§ WHAT YOU HAVE TO DO: In the listing below, locate the line that contains "Keep writing the" and the line that contains "BLOTCH_WIDTH = 0.148". Restate word for word those two lines and every line between them, and nothing else.

--

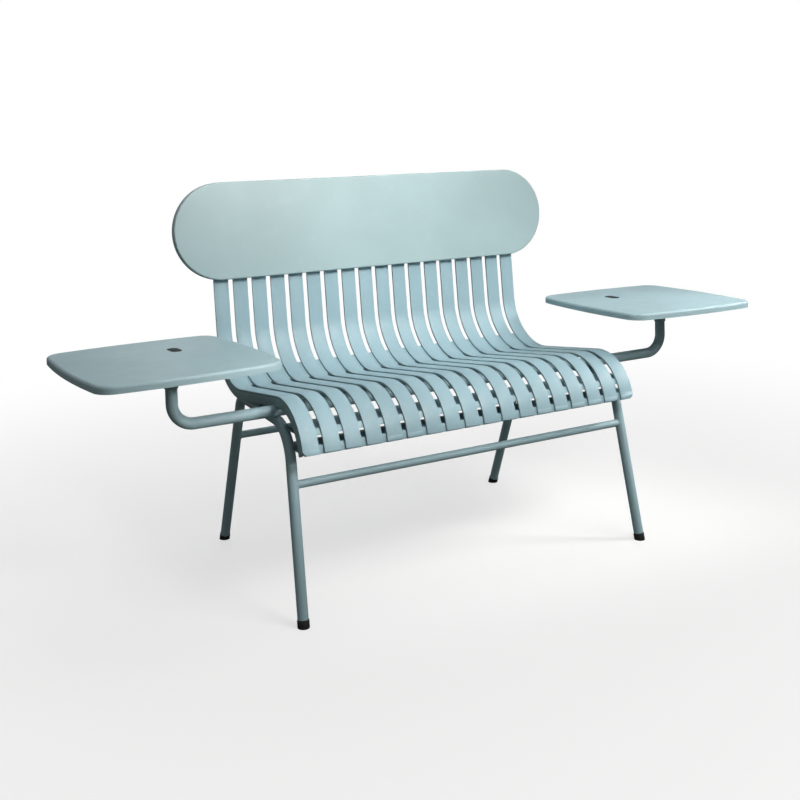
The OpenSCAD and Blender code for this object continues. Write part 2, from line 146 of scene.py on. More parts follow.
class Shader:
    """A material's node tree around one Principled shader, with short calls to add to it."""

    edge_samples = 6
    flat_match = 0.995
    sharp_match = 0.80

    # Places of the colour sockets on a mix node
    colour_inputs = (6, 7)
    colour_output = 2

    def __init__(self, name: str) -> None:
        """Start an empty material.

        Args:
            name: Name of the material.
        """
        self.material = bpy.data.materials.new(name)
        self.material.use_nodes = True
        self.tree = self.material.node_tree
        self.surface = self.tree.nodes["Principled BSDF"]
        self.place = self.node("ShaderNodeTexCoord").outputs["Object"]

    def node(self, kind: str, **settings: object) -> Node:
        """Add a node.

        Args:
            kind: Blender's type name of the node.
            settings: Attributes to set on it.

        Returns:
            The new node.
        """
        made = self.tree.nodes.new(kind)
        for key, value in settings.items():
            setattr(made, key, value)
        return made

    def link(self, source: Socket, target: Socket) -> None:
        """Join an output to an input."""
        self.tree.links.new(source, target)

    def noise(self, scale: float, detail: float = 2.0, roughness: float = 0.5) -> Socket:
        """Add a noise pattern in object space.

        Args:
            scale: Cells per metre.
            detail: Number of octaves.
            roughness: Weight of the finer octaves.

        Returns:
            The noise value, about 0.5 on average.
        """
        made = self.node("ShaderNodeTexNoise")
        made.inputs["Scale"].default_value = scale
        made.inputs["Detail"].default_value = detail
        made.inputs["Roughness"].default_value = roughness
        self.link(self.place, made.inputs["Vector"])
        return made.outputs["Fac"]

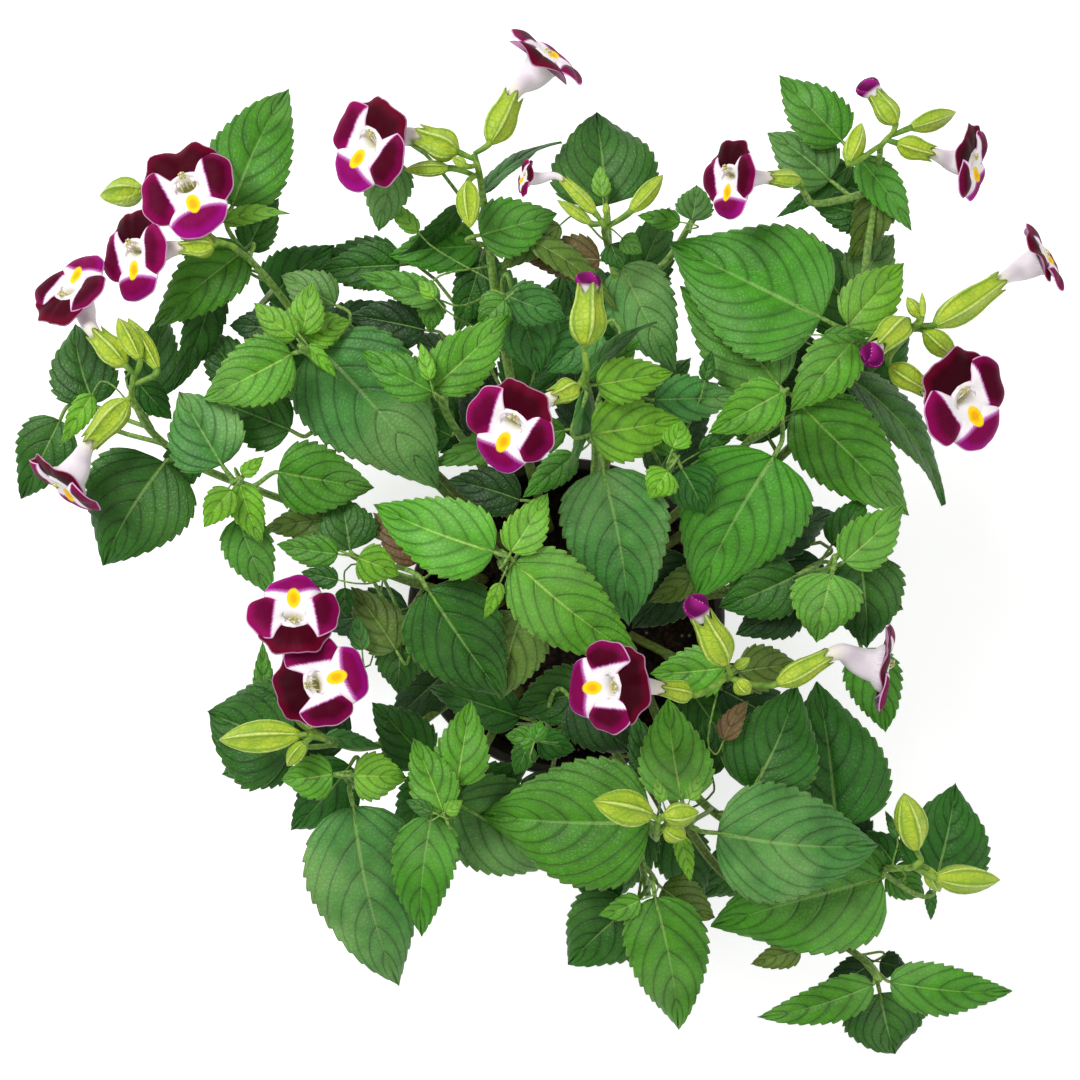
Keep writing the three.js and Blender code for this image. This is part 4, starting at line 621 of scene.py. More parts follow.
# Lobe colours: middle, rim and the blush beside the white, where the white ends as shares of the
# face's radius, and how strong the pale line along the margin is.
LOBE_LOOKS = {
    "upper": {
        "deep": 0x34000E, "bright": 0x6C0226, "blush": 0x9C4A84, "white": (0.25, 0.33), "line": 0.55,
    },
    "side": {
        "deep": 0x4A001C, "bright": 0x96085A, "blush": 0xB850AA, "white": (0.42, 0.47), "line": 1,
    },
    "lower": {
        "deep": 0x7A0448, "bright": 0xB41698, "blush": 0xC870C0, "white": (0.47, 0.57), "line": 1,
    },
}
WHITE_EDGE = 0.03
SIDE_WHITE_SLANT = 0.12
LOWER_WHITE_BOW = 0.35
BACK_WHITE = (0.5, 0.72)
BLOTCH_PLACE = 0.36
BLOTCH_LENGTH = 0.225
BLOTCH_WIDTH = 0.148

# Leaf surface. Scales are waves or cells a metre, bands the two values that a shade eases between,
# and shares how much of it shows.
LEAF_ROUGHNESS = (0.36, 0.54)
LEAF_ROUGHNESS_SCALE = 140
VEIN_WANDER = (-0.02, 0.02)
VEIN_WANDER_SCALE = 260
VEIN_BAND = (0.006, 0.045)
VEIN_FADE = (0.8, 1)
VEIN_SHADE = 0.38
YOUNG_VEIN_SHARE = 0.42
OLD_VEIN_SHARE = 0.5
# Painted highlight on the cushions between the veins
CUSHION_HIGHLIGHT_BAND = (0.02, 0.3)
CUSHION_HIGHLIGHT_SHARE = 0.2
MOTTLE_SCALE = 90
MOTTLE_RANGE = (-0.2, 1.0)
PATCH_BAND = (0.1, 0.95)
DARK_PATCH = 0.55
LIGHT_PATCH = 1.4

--

§ RESULT:
Keep writing the three.js and Blender code for this image. This is part 4, starting at line 621 of scene.py. More parts follow.
# Lobe colours: middle, rim and the blush beside the white, where the white ends as shares of the
# face's radius, and how strong the pale line along the margin is.
LOBE_LOOKS = {
    "upper": {
        "deep": 0x34000E, "bright": 0x6C0226, "blush": 0x9C4A84, "white": (0.25, 0.33), "line": 0.55,
    },
    "side": {
        "deep": 0x4A001C, "bright": 0x96085A, "blush": 0xB850AA, "white": (0.42, 0.47), "line": 1,
    },
    "lower": {
        "deep": 0x7A0448, "bright": 0xB41698, "blush": 0xC870C0, "white": (0.47, 0.57), "line": 1,
    },
}
WHITE_EDGE = 0.03
SIDE_WHITE_SLANT = 0.12
LOWER_WHITE_BOW = 0.35
BACK_WHITE = (0.5, 0.72)
BLOTCH_PLACE = 0.36
BLOTCH_LENGTH = 0.225
BLOTCH_WIDTH = 0.148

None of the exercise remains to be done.